DESCRIPTION OF THE TASK>
Extract the lines between the ones holding "(288, 0, 0), root)" and "depsgraph = bpy.context.evaluated_depsgraph_get()", inclusive, exactly as written and nothing more.

━━━━━ DATA SUPPLIED

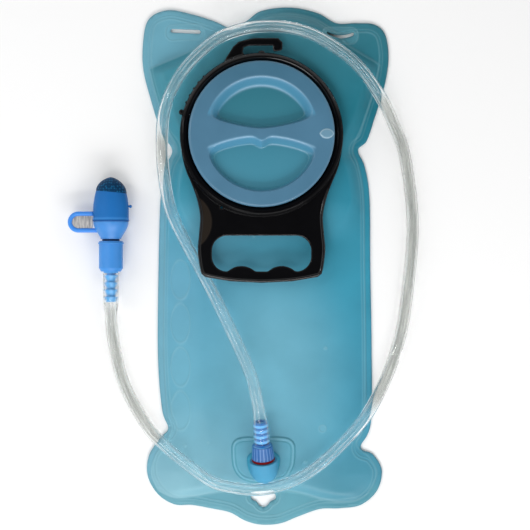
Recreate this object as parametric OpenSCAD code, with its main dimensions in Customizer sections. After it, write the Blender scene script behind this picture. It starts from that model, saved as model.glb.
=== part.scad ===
// Hydration bladder: a bag welded from two films, with a wide screw cap in a
// carrying handle on its front, an outlet near its foot, and a hose that ends
// in a bite valve. It lies on its back. +X is to the right, +Y is towards the
// filling end and +Z is out of the front. The origin is under the bag's middle.

/* [Bag] */
// Height of the bag, from the hang tab to the top lobe
bag_h = 380; // [360:5:470]
// Width of the bag across its ears
bag_w = 181; // [175:1:230]
// Thickness of each film
film_t = 0.8; // [0.4:0.1:1.2]
// Depth of the water space in the lower body
body_rise = 5; // [5:0.5:9]
// Depth of the water space around the neck
neck_rise = 9; // [8:0.5:14]
// Length of each ear slot
slot_l = 22; // [15:1:26]
// Width of each ear slot
slot_w = 3; // [2:0.5:5]
// Width of the hang hole's upper bar
hang_w = 18; // [12:1:24]

/* [Neck and cap] */
// Distance from the bag's top edge to the neck's centre
neck_from_top = 94.5; // [85:0.5:110]
// Diameter of the opening that the bag is filled through
neck_bore_d = 91; // [80:1:92]
// Wall of the neck
neck_wall = 3; // [2:0.2:3.4]
// Height of the neck above the handle's seat
neck_h = 8; // [7:0.5:12]
// Diameter of the flange that is welded to the film
flange_d = 110; // [104:1:112]
// Height of the thread above the neck's wall
thread_h = 0.7; // [0.4:0.1:1]
// Clearance between the neck's thread and the cap
thread_gap = 0.3; // [0.2:0.05:0.6]
// Diameter of the cap
cap_d = 105.6; // [104:0.2:112]
// Thickness of the cap's top
cap_top_t = 2; // [1.6:0.2:3]
// Thickness of the seal in the cap
seal_t = 1.2; // [0.8:0.1:2]
// Depth of the two finger hollows in the cap
hollow_depth = 6.5; // [4:0.5:7]

/* [Handle] */
// Width of the bead around the cap
bead_w = 6; // [5:0.5:9]
// Clearance between the cap and the bead
bead_gap = 0.5; // [0.3:0.1:1.5]
// Thickness of the handle's plate
plate_t = 3; // [2.5:0.5:4]
// Half of the plate's greatest width
plate_half_w = 46.2; // [44:0.2:52]
// Distance from the neck's centre to the lower edge of the handle
handle_reach = 107.6; // [104:0.2:125]
// Width of the grip hole
grip_w = 72; // [60:1:76]
// Height of the grip hole
grip_h = 26; // [22:1:28]

/* [Outlet] */
// Distance from the bag's lower edge to the outlet's mouth
outlet_from_foot = 49; // [46:1:70]
// Angle at which the outlet points up from the film
outlet_tilt = 20; // [14:1:24]
// Radius of the outlet's dome
dome_r = 10; // [9.6:0.2:11]
// Radius of the socket that the plug sits in
socket_r = 6.5; // [5.5:0.1:7]
// Clearance between the plug and its socket
plug_gap = 0.15; // [0.05:0.05:0.3]
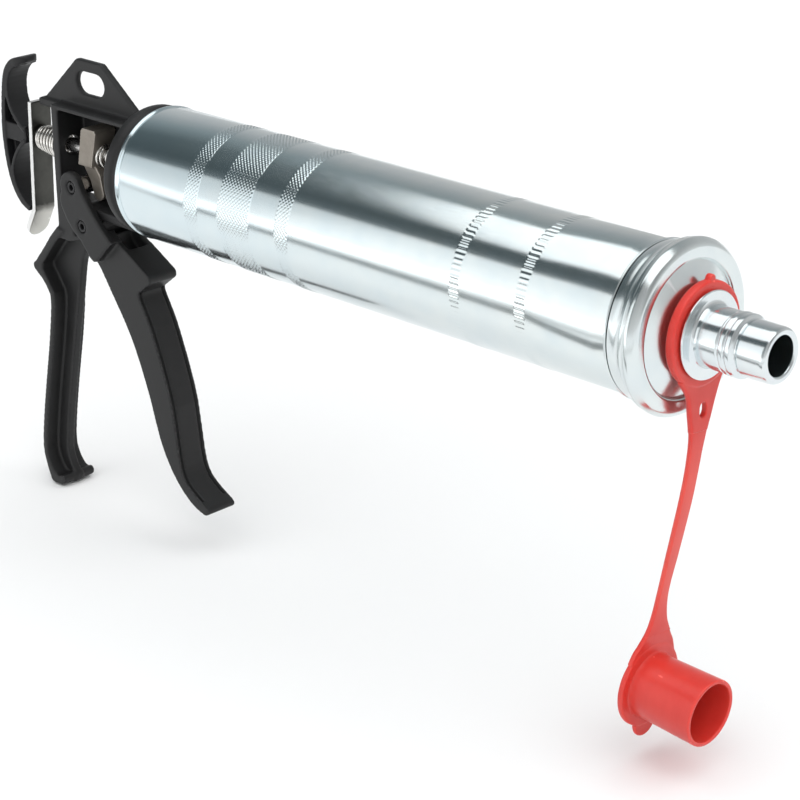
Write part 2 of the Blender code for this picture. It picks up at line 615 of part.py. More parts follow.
def make_strap(parent, red):
    """The moulded strap: it hangs straight, then bends back under the cup's weight, and widens at its foot."""
    stations = [(288.0, -1.5, -37.9, 4.4), (287.5, -1.9, -44, 3.7), (286.8, -2.8, -53, 3.4),
                (285.7, -3.9, -63, 3.4), (283.4, -4.4, -75, 3.3), (280.8, -4.6, -87, 3.1),
                (278.7, -4.9, -97, 2.8), (277.6, -5.1, -103, 2.9), (276.9, -5.3, -108.5, 3.5),
                (276.4, -5.5, -113.5, 4.7), (276.1, -5.6, -116.8, 6.2)]
    bands = [smooth([(row[2], row[k]) for row in stations], 3) for k in (0, 1, 3)]
    centres = [((xs[1], ys[1], xs[0]), halves[1]) for xs, ys, halves in zip(*bands)]
    return strip("dust_cap_strap", centres, STRAP_THICKNESS, parent, red)


def make_dust_cap(parent, red):
    """The cup that covers the plug, on the disc at the strap's end."""
    axis = Vector((math.cos(CUP_TILT), 0, -math.sin(CUP_TILT)))
    base = CUP_RADIUS - 0.6
    half = DISC_THICKNESS / 2
    profile = [(-half, 0), (-half, DISC_RADIUS - 0.4), (-half + 0.4, DISC_RADIUS), (half - 0.4, DISC_RADIUS),
               (half, DISC_RADIUS - 0.4), (half, base + 0.6), (half + 0.6, base), (CUP_LENGTH, CUP_RADIUS - 0.2),
               (CUP_LENGTH + 0.3, CUP_RADIUS - 0.5), (CUP_LENGTH + 0.3, CUP_RADIUS - CUP_WALL + 0.2),
               (CUP_LENGTH, CUP_RADIUS - CUP_WALL), (half + 0.8, base - CUP_WALL), (half + 0.8, 0)]
    cap = turned("dust_cap", profile, 48, parent, red, centre=CUP_CENTRE, axis=axis)
    tab_centre = Vector(CUP_CENTRE) + Vector((-0.8, -0.9, -DISC_RADIUS + 1.0))
    tab = turned("pull_tab", [(-0.8, 0), (-0.8, 6.0), (0.8, 6.0), (0.8, 0)], 28, parent, centre=tab_centre,
                 axis=axis)
    join(cap, tab,
         strip("cap_neck", [((276.0, -5.6, -118.4), 7.0), ((275.7, -5.9, -121.0), 8.9),
                            ((275.3, -6.3, -124.5), 11.6), ((275.0, -7.0, -129.0), 13.4)], STRAP_THICKNESS, parent))
    return cap


# ---------------------------------------------------------------- assembly

def main():
    clear_scene()
    black = finish_of("black_powder_coat", (0.020, 0.020, 0.021), 0.55, 0.0)
    plastic = finish_of("black_plastic", (0.022, 0.022, 0.023), 0.45, 0.0)
    zinc = finish_of("bright_zinc", (0.78, 0.81, 0.83), 0.22, 1.0)
    steel = finish_of("polished_steel", (0.70, 0.70, 0.69), 0.25, 1.0)
    spring = finish_of("spring_steel", (0.66, 0.64, 0.60), 0.3, 1.0)
    sintered = finish_of("sintered_steel", (0.26, 0.24, 0.21), 0.5, 0.7)
    bronze = finish_of("bronze", (0.55, 0.38, 0.18), 0.4, 1.0)
    rubber = finish_of("black_rubber", (0.015, 0.015, 0.016), 0.7, 0.0)
    red = finish_of("red_polyethylene", (0.72, 0.06, 0.045), 0.38, 0.0)

    root = bpy.data.objects.new("gun", None)
    bpy.context.scene.collection.objects.link(root)
    root["at_mm"] = (0, 0, 0)
    root.location = Vector((-HANG_HOLE[0], 0, -HANG_HOLE[1])) * MM

    body = empty_at("body_origin", (0, 0, 0), root)
    make_frame(body, black)
    make_rod_bush(body, bronze)
    make_barrel(body, zinc)
    make_roll_pin("pivot_pin", PIVOT, body, black)

    carrier = empty_at("cap_carrier_origin", (BARREL_LENGTH, 0, 0), root)
    make_gasket(carrier, rubber)
    cap = empty_at("cap_origin", (BARREL_LENGTH, 0, 0), root)
    make_front_cap(cap, zinc)
    make_plug(cap, zinc)
    make_plug_nut(cap, zinc)

    make_rod_group(empty_at("rod_origin", (0, 0, 0), root), steel, rubber, zinc, plastic)

    make_jam_block(empty_at("jam_block_origin", (-44, 0, 0), root), sintered)
    coil("main_spring", -41.3, (5.0, 5.0), 22.9, 7, 1.2, 0.25,
         empty_at("main_spring_origin", (-17.5, 0, 0), root), spring)
    trigger = empty_at("trigger_origin", (PIVOT[0], 0, PIVOT[1]), root)
    make_trigger(trigger, black)
    make_roll_pin("pusher_pin", PUSHER, trigger, black)
    make_pusher_sleeve(trigger, steel)

    make_release_plate(empty_at("release_plate_origin", (PLATE_HINGE[0], 0, PLATE_HINGE[1]), root), zinc)
    coil("release_spring", -83.9, (5.0, 7.2), 15.2, 7, 1.3, -0.04,
         empty_at("release_spring_origin", (-68, 0, 0), root), spring)

    ring = empty_at("dust_cap_ring_origin", (288, 0, 0), root)
    make_ring(ring, red)
    make_strap(empty_at("dust_cap_strap_origin", STRAP_HINGE, root), red)
    make_dust_cap(empty_at("dust_cap_origin", CUP_HINGE, root), red)


main()
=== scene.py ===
"""The looks of the lever-operated cartridge gun: a bright zinc barrel with rolled knurling, black castings
with rounded edges, steel springs and pins, and a red moulded dust cap on its strap.

Shapes are drawn in millimetres in the barrel's own frame (its rear rim at x = 0, its axis at y = z = 0, +X
towards the plug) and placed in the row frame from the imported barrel's box.
"""

import math

import bmesh
import bpy
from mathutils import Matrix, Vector


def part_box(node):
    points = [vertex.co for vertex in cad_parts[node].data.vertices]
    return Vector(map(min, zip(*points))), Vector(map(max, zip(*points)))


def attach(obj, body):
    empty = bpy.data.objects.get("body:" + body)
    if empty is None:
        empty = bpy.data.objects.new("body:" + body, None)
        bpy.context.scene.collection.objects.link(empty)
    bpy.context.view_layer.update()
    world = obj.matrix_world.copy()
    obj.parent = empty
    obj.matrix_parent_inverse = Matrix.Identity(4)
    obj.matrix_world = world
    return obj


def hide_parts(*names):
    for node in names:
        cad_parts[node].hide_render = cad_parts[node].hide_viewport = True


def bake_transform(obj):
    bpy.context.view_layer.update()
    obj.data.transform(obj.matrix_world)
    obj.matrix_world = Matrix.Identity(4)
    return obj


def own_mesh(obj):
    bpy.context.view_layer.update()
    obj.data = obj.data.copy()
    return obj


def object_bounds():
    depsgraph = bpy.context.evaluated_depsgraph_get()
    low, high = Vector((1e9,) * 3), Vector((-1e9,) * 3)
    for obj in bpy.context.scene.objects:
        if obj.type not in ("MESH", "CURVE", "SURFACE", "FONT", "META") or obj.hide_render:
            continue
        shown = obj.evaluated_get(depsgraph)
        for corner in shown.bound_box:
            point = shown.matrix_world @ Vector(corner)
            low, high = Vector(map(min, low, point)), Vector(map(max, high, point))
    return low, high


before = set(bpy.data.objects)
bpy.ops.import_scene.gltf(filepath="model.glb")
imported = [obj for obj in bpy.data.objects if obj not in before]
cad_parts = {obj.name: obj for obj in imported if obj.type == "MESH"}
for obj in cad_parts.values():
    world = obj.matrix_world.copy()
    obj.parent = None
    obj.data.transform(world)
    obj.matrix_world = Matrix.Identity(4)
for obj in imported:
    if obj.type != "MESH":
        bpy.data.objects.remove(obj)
CAD_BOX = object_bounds()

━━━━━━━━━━

FINAL RESULT>
    ring = empty_at("dust_cap_ring_origin", (288, 0, 0), root)
    make_ring(ring, red)
    make_strap(empty_at("dust_cap_strap_origin", STRAP_HINGE, root), red)
    make_dust_cap(empty_at("dust_cap_origin", CUP_HINGE, root), red)


main()
=== scene.py ===
"""The looks of the lever-operated cartridge gun: a bright zinc barrel with rolled knurling, black castings
with rounded edges, steel springs and pins, and a red moulded dust cap on its strap.

Shapes are drawn in millimetres in the barrel's own frame (its rear rim at x = 0, its axis at y = z = 0, +X
towards the plug) and placed in the row frame from the imported barrel's box.
"""

import math

import bmesh
import bpy
from mathutils import Matrix, Vector


def part_box(node):
    points = [vertex.co for vertex in cad_parts[node].data.vertices]
    return Vector(map(min, zip(*points))), Vector(map(max, zip(*points)))


def attach(obj, body):
    empty = bpy.data.objects.get("body:" + body)
    if empty is None:
        empty = bpy.data.objects.new("body:" + body, None)
        bpy.context.scene.collection.objects.link(empty)
    bpy.context.view_layer.update()
    world = obj.matrix_world.copy()
    obj.parent = empty
    obj.matrix_parent_inverse = Matrix.Identity(4)
    obj.matrix_world = world
    return obj


def hide_parts(*names):
    for node in names:
        cad_parts[node].hide_render = cad_parts[node].hide_viewport = True


def bake_transform(obj):
    bpy.context.view_layer.update()
    obj.data.transform(obj.matrix_world)
    obj.matrix_world = Matrix.Identity(4)
    return obj


def own_mesh(obj):
    bpy.context.view_layer.update()
    obj.data = obj.data.copy()
    return obj


def object_bounds():
    depsgraph = bpy.context.evaluated_depsgraph_get()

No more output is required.